Data extract ::
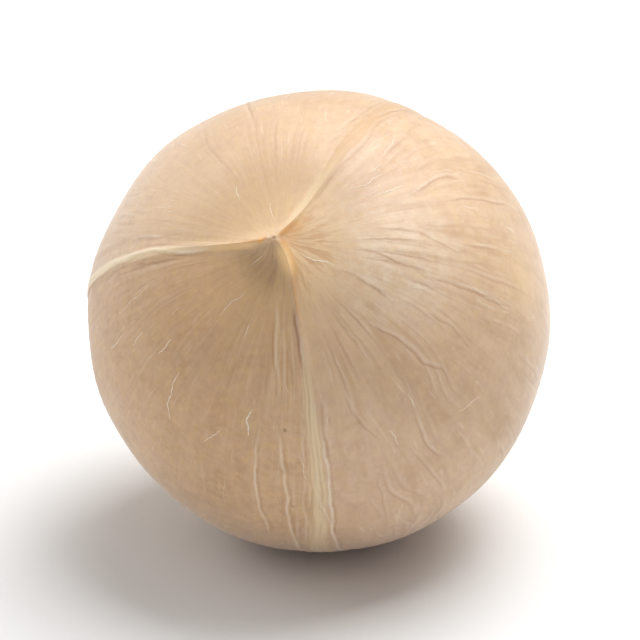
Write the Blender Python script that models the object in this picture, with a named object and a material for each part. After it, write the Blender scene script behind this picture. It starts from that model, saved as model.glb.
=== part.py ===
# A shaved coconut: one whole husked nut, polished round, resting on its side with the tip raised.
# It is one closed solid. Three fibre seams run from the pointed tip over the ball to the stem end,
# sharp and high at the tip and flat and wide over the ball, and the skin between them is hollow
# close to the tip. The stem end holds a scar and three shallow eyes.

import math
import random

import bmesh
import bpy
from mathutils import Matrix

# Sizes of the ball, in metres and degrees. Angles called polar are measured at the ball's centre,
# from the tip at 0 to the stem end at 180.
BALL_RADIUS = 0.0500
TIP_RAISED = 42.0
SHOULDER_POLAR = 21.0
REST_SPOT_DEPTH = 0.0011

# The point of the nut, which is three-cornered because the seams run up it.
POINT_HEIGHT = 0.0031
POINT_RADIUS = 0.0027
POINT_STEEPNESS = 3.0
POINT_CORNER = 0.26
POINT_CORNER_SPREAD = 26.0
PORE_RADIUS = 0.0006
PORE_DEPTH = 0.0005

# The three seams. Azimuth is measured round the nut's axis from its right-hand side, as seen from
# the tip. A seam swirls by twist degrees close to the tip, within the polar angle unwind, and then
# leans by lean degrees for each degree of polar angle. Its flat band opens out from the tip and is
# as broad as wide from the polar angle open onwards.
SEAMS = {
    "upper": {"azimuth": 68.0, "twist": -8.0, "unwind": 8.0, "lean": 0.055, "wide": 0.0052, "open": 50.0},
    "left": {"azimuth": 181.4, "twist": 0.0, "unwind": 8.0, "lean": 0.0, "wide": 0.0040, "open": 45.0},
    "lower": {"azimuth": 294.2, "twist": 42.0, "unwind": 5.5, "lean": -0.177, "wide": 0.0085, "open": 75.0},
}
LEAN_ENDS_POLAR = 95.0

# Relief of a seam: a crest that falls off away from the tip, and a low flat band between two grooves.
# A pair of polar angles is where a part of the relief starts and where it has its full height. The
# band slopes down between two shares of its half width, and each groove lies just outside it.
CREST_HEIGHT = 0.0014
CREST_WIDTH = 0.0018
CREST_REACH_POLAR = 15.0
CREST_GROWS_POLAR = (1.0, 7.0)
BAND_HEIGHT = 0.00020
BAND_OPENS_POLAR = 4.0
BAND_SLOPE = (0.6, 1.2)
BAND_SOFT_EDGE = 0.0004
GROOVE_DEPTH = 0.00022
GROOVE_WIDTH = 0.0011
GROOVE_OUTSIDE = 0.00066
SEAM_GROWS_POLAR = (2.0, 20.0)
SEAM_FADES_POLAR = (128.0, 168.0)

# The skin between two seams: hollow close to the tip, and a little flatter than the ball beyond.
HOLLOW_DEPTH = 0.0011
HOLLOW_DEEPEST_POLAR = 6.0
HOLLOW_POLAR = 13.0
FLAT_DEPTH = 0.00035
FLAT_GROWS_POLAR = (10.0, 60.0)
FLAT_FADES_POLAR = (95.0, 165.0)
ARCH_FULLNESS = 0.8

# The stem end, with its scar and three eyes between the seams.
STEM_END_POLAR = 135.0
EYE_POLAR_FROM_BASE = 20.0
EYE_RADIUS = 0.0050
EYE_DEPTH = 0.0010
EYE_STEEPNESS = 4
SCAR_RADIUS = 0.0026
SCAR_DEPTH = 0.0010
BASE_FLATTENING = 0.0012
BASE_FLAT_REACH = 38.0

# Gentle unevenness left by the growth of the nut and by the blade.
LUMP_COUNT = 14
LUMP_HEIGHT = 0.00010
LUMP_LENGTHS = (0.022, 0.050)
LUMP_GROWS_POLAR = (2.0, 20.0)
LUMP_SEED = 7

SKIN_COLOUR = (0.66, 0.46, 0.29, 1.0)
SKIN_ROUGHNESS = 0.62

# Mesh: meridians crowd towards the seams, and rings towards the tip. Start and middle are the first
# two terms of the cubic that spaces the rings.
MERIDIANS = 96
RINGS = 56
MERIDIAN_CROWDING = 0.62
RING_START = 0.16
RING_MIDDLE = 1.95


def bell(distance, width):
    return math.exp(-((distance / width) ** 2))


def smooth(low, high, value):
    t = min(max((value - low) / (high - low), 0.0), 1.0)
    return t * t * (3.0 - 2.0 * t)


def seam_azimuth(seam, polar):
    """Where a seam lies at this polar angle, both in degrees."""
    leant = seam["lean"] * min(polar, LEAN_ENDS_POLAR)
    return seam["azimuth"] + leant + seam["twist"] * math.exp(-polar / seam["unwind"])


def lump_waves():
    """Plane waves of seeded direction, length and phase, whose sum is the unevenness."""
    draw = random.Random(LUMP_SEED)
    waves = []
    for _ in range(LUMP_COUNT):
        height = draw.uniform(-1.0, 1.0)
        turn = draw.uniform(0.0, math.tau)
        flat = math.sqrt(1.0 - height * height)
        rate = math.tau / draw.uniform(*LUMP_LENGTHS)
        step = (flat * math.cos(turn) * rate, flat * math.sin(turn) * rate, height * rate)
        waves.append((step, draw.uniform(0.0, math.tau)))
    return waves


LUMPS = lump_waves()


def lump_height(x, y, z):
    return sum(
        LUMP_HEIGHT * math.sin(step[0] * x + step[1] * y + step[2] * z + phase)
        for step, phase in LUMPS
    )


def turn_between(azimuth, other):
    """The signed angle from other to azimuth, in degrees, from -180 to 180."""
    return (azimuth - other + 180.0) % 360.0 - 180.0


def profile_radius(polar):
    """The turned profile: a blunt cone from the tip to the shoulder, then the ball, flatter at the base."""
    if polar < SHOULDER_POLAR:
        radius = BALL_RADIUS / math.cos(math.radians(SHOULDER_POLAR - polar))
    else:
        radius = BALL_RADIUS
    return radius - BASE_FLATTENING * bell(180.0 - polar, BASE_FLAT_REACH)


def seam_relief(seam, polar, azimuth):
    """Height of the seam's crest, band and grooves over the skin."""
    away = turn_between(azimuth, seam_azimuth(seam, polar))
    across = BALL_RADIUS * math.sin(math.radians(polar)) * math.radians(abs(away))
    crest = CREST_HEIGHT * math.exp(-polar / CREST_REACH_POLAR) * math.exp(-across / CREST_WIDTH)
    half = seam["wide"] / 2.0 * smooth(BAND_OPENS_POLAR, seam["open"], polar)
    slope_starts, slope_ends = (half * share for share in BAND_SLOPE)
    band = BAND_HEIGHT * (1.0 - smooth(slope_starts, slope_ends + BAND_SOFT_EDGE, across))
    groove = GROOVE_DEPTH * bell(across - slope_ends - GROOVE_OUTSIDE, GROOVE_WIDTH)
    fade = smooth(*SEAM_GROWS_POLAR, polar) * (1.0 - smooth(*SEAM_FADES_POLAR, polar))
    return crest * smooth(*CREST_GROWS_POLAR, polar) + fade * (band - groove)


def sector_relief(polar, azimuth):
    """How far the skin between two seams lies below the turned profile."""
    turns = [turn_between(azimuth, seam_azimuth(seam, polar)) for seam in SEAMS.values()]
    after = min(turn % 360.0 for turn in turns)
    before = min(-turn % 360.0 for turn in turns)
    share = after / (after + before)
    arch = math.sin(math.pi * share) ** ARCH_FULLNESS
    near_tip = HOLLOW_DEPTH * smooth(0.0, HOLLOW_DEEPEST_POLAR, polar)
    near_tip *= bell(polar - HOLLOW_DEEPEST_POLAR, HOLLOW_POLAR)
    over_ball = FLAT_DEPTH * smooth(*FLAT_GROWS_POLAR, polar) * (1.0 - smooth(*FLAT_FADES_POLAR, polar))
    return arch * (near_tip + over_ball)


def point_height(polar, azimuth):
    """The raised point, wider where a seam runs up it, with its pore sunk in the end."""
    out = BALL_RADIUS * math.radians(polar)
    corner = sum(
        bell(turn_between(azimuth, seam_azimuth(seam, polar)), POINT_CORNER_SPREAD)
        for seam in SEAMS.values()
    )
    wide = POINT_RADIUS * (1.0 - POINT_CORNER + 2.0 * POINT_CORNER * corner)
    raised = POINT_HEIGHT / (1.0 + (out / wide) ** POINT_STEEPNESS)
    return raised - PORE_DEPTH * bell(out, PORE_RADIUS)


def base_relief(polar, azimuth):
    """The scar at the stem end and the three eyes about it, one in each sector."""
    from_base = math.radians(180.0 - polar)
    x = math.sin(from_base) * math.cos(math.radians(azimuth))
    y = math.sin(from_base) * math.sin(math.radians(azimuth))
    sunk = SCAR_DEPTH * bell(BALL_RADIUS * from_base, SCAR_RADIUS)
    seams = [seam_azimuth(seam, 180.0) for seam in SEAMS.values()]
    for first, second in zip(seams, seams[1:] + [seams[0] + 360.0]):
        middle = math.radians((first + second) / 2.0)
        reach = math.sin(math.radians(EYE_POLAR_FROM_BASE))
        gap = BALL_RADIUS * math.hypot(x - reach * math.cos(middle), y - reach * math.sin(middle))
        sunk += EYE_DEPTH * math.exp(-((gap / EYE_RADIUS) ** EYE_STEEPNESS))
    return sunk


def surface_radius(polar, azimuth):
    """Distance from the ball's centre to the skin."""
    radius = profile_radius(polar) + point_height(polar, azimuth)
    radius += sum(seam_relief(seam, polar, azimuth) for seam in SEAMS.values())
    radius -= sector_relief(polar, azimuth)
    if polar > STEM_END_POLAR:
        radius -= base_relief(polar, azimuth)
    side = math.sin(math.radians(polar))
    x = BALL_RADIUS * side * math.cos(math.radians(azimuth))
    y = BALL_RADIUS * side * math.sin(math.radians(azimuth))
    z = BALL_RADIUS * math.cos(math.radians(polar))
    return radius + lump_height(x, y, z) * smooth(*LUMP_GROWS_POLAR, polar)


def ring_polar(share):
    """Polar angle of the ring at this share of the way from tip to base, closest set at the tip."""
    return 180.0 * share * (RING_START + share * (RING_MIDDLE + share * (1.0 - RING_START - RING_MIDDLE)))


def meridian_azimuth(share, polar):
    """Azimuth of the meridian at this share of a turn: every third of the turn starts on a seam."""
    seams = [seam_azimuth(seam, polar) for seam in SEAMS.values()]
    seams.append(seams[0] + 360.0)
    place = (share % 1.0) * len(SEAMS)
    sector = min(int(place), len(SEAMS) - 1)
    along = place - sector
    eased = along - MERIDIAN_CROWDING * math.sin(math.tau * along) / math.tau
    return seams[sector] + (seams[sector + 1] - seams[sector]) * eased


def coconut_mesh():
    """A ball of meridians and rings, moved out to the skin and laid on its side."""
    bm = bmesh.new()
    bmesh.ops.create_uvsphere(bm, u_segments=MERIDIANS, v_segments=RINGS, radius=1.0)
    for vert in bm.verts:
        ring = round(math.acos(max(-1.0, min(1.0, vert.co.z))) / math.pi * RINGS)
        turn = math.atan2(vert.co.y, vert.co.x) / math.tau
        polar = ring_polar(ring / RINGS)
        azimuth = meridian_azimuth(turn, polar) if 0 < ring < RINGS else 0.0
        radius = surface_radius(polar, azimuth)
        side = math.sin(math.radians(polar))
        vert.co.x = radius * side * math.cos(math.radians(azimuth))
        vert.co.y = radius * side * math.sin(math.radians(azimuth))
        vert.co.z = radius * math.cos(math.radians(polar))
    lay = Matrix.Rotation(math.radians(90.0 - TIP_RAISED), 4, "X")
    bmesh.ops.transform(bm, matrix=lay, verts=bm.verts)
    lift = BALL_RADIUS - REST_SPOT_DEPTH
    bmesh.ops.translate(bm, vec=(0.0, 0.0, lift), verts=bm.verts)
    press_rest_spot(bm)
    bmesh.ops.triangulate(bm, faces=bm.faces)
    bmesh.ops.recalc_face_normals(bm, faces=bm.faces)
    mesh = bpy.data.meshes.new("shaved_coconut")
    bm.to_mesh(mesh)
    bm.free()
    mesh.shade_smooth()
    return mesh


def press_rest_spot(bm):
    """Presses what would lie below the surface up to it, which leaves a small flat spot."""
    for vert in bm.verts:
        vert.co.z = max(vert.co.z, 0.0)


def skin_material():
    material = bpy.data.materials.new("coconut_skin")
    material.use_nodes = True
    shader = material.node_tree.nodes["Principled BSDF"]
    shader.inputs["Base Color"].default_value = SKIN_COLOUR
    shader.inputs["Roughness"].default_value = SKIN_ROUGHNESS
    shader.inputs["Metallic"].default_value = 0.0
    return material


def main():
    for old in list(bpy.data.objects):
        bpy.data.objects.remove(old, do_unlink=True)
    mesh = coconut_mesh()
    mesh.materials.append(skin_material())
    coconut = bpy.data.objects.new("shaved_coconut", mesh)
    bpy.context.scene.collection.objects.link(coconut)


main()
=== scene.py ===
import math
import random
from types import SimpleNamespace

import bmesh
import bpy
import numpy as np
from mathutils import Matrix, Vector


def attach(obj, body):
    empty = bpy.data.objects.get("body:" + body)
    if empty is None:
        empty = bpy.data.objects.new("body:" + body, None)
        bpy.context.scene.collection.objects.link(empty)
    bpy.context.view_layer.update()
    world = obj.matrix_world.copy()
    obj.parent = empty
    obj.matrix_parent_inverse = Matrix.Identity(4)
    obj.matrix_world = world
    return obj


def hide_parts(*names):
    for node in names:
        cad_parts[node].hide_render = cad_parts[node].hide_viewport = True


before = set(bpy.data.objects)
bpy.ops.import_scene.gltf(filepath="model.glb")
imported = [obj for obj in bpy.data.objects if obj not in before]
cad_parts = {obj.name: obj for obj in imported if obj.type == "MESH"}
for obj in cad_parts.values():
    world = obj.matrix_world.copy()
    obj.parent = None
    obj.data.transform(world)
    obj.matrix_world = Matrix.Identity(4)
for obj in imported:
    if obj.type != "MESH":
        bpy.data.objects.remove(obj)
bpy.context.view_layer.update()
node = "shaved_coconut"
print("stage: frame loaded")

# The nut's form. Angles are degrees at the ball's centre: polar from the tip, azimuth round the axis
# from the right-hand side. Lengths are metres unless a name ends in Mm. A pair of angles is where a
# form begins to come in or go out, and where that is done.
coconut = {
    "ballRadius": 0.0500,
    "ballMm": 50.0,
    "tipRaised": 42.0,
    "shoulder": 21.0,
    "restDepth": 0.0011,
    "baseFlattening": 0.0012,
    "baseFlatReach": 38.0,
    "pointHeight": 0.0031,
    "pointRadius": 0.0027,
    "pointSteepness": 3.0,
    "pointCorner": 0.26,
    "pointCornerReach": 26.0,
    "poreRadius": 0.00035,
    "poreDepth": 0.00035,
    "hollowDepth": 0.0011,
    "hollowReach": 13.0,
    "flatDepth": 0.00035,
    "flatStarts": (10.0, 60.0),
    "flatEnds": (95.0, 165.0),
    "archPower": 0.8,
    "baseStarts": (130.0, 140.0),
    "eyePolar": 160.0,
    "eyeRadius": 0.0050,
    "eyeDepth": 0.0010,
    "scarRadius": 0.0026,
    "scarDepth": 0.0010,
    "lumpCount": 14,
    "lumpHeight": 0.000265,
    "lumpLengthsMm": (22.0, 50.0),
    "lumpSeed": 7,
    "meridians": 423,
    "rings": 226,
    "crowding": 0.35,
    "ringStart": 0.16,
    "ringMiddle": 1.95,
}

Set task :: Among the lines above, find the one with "material.use_nodes = True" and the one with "in imported if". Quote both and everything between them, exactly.

Task response ::
    material.use_nodes = True
    shader = material.node_tree.nodes["Principled BSDF"]
    shader.inputs["Base Color"].default_value = SKIN_COLOUR
    shader.inputs["Roughness"].default_value = SKIN_ROUGHNESS
    shader.inputs["Metallic"].default_value = 0.0
    return material


def main():
    for old in list(bpy.data.objects):
        bpy.data.objects.remove(old, do_unlink=True)
    mesh = coconut_mesh()
    mesh.materials.append(skin_material())
    coconut = bpy.data.objects.new("shaved_coconut", mesh)
    bpy.context.scene.collection.objects.link(coconut)


main()
=== scene.py ===
import math
import random
from types import SimpleNamespace

import bmesh
import bpy
import numpy as np
from mathutils import Matrix, Vector


def attach(obj, body):
    empty = bpy.data.objects.get("body:" + body)
    if empty is None:
        empty = bpy.data.objects.new("body:" + body, None)
        bpy.context.scene.collection.objects.link(empty)
    bpy.context.view_layer.update()
    world = obj.matrix_world.copy()
    obj.parent = empty
    obj.matrix_parent_inverse = Matrix.Identity(4)
    obj.matrix_world = world
    return obj


def hide_parts(*names):
    for node in names:
        cad_parts[node].hide_render = cad_parts[node].hide_viewport = True


before = set(bpy.data.objects)
bpy.ops.import_scene.gltf(filepath="model.glb")
imported = [obj for obj in bpy.data.objects if obj not in before]
cad_parts = {obj.name: obj for obj in imported if obj.type == "MESH"}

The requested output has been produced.